__REQUEST__:
Reproduce the listing below without any change.

__DATA SUPPLIED__:
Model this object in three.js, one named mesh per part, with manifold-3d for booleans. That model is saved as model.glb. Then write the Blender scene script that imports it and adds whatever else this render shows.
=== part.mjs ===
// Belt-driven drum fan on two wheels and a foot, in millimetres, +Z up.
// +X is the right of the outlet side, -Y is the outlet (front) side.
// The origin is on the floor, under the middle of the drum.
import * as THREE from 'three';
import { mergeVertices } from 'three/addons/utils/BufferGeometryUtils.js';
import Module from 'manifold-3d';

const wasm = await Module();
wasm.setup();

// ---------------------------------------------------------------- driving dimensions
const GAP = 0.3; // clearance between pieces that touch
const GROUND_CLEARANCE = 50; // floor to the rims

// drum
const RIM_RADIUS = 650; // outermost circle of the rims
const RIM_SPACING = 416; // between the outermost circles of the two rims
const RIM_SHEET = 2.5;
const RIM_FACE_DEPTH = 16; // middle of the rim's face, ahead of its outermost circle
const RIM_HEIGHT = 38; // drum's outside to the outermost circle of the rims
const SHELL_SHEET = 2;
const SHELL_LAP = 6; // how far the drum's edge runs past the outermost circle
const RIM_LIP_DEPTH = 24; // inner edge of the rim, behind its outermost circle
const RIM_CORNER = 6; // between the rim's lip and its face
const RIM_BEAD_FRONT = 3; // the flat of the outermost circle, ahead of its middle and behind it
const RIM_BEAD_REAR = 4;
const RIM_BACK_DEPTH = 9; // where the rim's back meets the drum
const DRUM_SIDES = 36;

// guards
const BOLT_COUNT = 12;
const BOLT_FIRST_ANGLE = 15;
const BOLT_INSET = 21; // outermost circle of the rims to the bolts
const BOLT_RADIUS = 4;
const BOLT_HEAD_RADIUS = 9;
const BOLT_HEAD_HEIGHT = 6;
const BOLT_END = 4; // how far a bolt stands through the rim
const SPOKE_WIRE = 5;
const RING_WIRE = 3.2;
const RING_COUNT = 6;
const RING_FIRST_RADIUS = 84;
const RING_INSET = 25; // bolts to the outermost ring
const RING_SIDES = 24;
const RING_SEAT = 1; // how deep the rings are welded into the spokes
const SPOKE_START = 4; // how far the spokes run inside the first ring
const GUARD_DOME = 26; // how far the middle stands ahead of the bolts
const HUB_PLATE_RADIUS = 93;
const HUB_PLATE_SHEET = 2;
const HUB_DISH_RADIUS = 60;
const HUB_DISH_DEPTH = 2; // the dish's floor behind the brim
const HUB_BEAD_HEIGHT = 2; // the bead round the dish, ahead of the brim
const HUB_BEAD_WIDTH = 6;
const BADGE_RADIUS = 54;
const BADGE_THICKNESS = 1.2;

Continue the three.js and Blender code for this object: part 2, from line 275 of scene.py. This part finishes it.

__OUTPUT OF THE TASK__:
Model this object in three.js, one named mesh per part, with manifold-3d for booleans. That model is saved as model.glb. Then write the Blender scene script that imports it and adds whatever else this render shows.
=== part.mjs ===
// Belt-driven drum fan on two wheels and a foot, in millimetres, +Z up.
// +X is the right of the outlet side, -Y is the outlet (front) side.
// The origin is on the floor, under the middle of the drum.
import * as THREE from 'three';
import { mergeVertices } from 'three/addons/utils/BufferGeometryUtils.js';
import Module from 'manifold-3d';

const wasm = await Module();
wasm.setup();

// ---------------------------------------------------------------- driving dimensions
const GAP = 0.3; // clearance between pieces that touch
const GROUND_CLEARANCE = 50; // floor to the rims

// drum
const RIM_RADIUS = 650; // outermost circle of the rims
const RIM_SPACING = 416; // between the outermost circles of the two rims
const RIM_SHEET = 2.5;
const RIM_FACE_DEPTH = 16; // middle of the rim's face, ahead of its outermost circle
const RIM_HEIGHT = 38; // drum's outside to the outermost circle of the rims
const SHELL_SHEET = 2;
const SHELL_LAP = 6; // how far the drum's edge runs past the outermost circle
const RIM_LIP_DEPTH = 24; // inner edge of the rim, behind its outermost circle
const RIM_CORNER = 6; // between the rim's lip and its face
const RIM_BEAD_FRONT = 3; // the flat of the outermost circle, ahead of its middle and behind it
const RIM_BEAD_REAR = 4;
const RIM_BACK_DEPTH = 9; // where the rim's back meets the drum
const DRUM_SIDES = 36;

// guards
const BOLT_COUNT = 12;
const BOLT_FIRST_ANGLE = 15;
const BOLT_INSET = 21; // outermost circle of the rims to the bolts
const BOLT_RADIUS = 4;
const BOLT_HEAD_RADIUS = 9;
const BOLT_HEAD_HEIGHT = 6;
const BOLT_END = 4; // how far a bolt stands through the rim
const SPOKE_WIRE = 5;
const RING_WIRE = 3.2;
const RING_COUNT = 6;
const RING_FIRST_RADIUS = 84;
const RING_INSET = 25; // bolts to the outermost ring
const RING_SIDES = 24;
const RING_SEAT = 1; // how deep the rings are welded into the spokes
const SPOKE_START = 4; // how far the spokes run inside the first ring
const GUARD_DOME = 26; // how far the middle stands ahead of the bolts
const HUB_PLATE_RADIUS = 93;
const HUB_PLATE_SHEET = 2;
const HUB_DISH_RADIUS = 60;
const HUB_DISH_DEPTH = 2; // the dish's floor behind the brim
const HUB_BEAD_HEIGHT = 2; // the bead round the dish, ahead of the brim
const HUB_BEAD_WIDTH = 6;
const BADGE_RADIUS = 54;
const BADGE_THICKNESS = 1.2;

Continue the three.js and Blender code for this object: part 2, from line 275 of scene.py. This part finishes it.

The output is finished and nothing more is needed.